I spend the majority of my time alone, performing upon my own set of expectations, and music keeps me calm and focused. I’m very particular about what I listen to, but I think music can have beautiful effects on the brain and how that in turn affects the performance of the body, and translated thereafter to the brush upon the canvas. I tend to fixate rather obsessively on things in studio, and over the years certain albums have epitomized periods of my work. One of the first albums that struck me so profoundly while working was Kate Bush’s 2005 Aerial which is such a complex, obsessive piece of art in and of itself that it actually changed how I worked as a painter. Antony and the Johnsons The Crying Light was really affective, but I had to stop listening to it because it became too all-consuming, and quite sad. Some favorites since then have been Wild Beast’s Smother. St Vincent’s Actor has been played steadily for a couple of years. Wooden Arms by fellow Canadian Patrick Watson is an album close to flawless for me. And I love Radiohead, but who doesn’t? Right now I’m relishing an album by iamamiwhoami called Bounty.

  • We put our signatures in whatever we do daily. What is your signature in your artworks?

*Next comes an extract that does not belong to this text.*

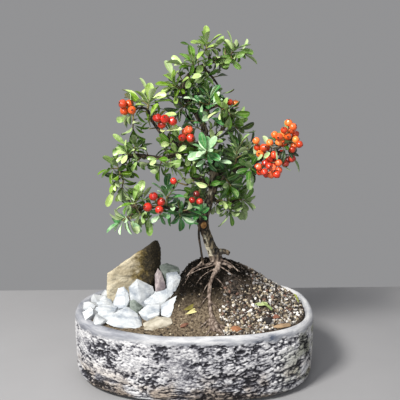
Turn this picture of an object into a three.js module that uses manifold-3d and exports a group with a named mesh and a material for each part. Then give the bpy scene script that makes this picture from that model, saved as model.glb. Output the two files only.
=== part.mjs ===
// A potted miniature tree: a berried firethorn grown over a mound of soil in a rough oval
// ceramic pot, with one standing stone and a heap of broken white marble beside it.
// Millimetres, +Z up. The origin is the middle of the pot's foot.

import * as THREE from 'three';
import { mergeVertices } from 'three/addons/utils/BufferGeometryUtils.js';
import { ConvexGeometry } from 'three/addons/geometries/ConvexGeometry.js';
import Module from 'manifold-3d';

const wasm = await Module();
wasm.setup();

// ---------------------------------------------------------------- driving dimensions

const GAP = 0.3;                 // clearance left between pieces that touch
const SLIVER = 0.08;             // edges shorter than this are closed up after joining

const POT_LENGTH = 314;
const POT_WIDTH = 200;
const POT_HEIGHT = 92;
const POT_SQUARE_RIGHT = 2.65;   // exponents of the superellipse: 2 is an ellipse
const POT_SQUARE_LEFT = 2.15;
const POT_WALL = 12;
const POT_FLOOR = 13;
const POT_HEWN = 1.6;            // depth of the hollows in the rough wall
const DRAIN_RADIUS = 7;
const DRAIN_X = 60;

const SOIL_RIM = 89;             // soil level along the pot's wall
const MOUND_TOP = 64;            // rise of the mound above that level
const MOUND_X = 30;
const MOUND_Y = 2;
const MOUND_REACH = { left: 56, right: 80, front: 50, back: 70 };
const GRAVEL_RELIEF = 1.7;

const BLADE_THICK = 0.8;
const TWIG_RADIUS = 1.15;
const BERRY_RADIUS = 5;
const STALK_RADIUS = 0.7;
const LEAF_LENGTH = 22;          // of a common leaf; a spray may state its own

const CROWN_HALF_X = 152;        // the crown stays over the pot
const CROWN_HALF_Y = 96;
const CROWN_TOP = 450;

// ---------------------------------------------------------------- small helpers

const at = ([x, y, z]) => new THREE.Vector3(x, y, z);
const UP = new THREE.Vector3(0, 0, 1);
const SIDEWAYS = new THREE.Vector3(0.3, 0.9, 0.31); // a direction that no limb or twig follows

// A seeded generator of numbers from 0 to 1 (mulberry32).
function draws(seed) {
  let state = seed >>> 0;
  return () => {
    state = (state + 0x6d2b79f5) >>> 0;
    let t = state;
    t = Math.imul(t ^ (t >>> 15), t | 1);
    t ^= t + Math.imul(t ^ (t >>> 7), t | 61);
    return ((t ^ (t >>> 14)) >>> 0) / 4294967296;
  };
}

// A closed manifold solid from a closed three.js geometry.
function solid(geometry) {
  const bare = geometry.index ? geometry.toNonIndexed() : geometry.clone();
  bare.deleteAttribute('normal');
  bare.deleteAttribute('uv');
  const merged = mergeVertices(bare, 1e-4);
  const kept = [];
  const index = merged.index.array;
  for (let i = 0; i < index.length; i += 3) {
    const [a, b, c] = [index[i], index[i + 1], index[i + 2]];
    if (a !== b && b !== c && c !== a) kept.push(a, b, c);
  }
  const mesh = new wasm.Mesh({
    numProp: 3,
    vertProperties: new Float32Array(merged.attributes.position.array),
    triVerts: new Uint32Array(kept),
  });
  return new wasm.Manifold(mesh);
}

// A three.js geometry from the largest body of a manifold solid.
function geometryOf(body) {
  const largest = body.decompose().sort((a, b) => b.volume() - a.volume())[0];
  const mesh = largest.simplify(SLIVER).getMesh();
  const geometry = new THREE.BufferGeometry();
  geometry.setAttribute('position', new THREE.BufferAttribute(mesh.vertProperties, 3));
  geometry.setIndex(new THREE.BufferAttribute(mesh.triVerts, 1));
  return geometry;
}

const union = (bodies) => wasm.Manifold.union(bodies);

// A closed skin over rings of points, each with the same count, capped by fans at both ends.
// A cap's middle point is given where the ring isn't convex or is large.
function loft(rings, startMiddle, endMiddle) {
  const count = rings[0].length;
  const points = rings.flat();
  const faces = [];
  for (let r = 0; r + 1 < rings.length; r += 1) {
    for (let i = 0; i < count; i += 1) {
      const j = (i + 1) % count;
      const [a, b] = [r * count + i, r * count + j];
      const [c, d] = [a + count, b + count];
      faces.push(a, b, d, a, d, c);
    }
  }
  const cap = (first, middle, flip) => {
    const hub = middle ? points.push(middle) - 1 : first;
    for (let i = middle ? 0 : 1; i < (middle ? count : count - 1); i += 1) {
      const [a, b] = [first + i, first + ((i + 1) % count)];
      faces.push(...(flip ? [hub, b, a] : [hub, a, b]));
    }
  };
  cap(0, startMiddle, true);
  cap((rings.length - 1) * count, endMiddle, false);
  let volume = 0;
  for (let i = 0; i < faces.length; i += 3) {
    const [a, b, c] = [points[faces[i]], points[faces[i + 1]], points[faces[i + 2]]];
    volume += a.dot(b.clone().cross(c));
  }
  if (volume < 0) faces.reverse();
  const geometry = new THREE.BufferGeometry().setFromPoints(points);
  geometry.setIndex(faces);
  return geometry;
}

// A tapering tube through points, each [x, y, z, radius]; grow thickens and lengthens it.
function tube(stations, sides, grow = 0) {
  const centres = stations.map(at);
  const [first, second] = centres;
  const [beforeLast, last] = centres.slice(-2);
  const headward = first.clone().sub(second).normalize();
  const tailward = last.clone().sub(beforeLast).normalize();
  first.addScaledVector(headward, grow);
  last.addScaledVector(tailward, grow);
  const rings = [];
  let across = SIDEWAYS;
  centres.forEach((centre, i) => {
    const before = centres[Math.max(i - 1, 0)];
    const after = centres[Math.min(i + 1, centres.length - 1)];
    const along = after.clone().sub(before).normalize();
    across = across.clone().addScaledVector(along, -across.dot(along)).normalize();
    const other = along.clone().cross(across);
    const radius = stations[i][3] + grow;
    const ring = [];
    for (let k = 0; k < sides; k += 1) {
      const turn = (2 * Math.PI * k) / sides;
      ring.push(centre.clone()
        .addScaledVector(across, radius * Math.cos(turn))
        .addScaledVector(other, radius * Math.sin(turn)));
    }
    rings.push(ring);
  });
  return loft(rings);
}

// The pot's end on the left is rounder than the one on the right.
function squareness(x) {
  const share = THREE.MathUtils.smoothstep(x, -60, 60);
  return THREE.MathUtils.lerp(POT_SQUARE_LEFT, POT_SQUARE_RIGHT, share);
}

// A point of the pot's outline, a superellipse.
function ovalPoint(halfLength, halfWidth, turn, z) {
  const [c, s] = [Math.cos(turn), Math.sin(turn)];
  const power = 2 / squareness(halfLength * c);
  return new THREE.Vector3(
    halfLength * Math.sign(c) * Math.abs(c) ** power,
    halfWidth * Math.sign(s) * Math.abs(s) ** power,
    z,
  );
}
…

I feel like I exist in each of these works. It was Oscar Wilde that said each portrait says more about the artist than the sitter, and I believe that. I’ve purported to talk about myself less, and in doing so, I think I’ve actually sharpened my message. People often ask if I do self-portraits and I sort of feel like this is a superfluous, narcissistic act. Each painting is my self-portrait. Each show is my message.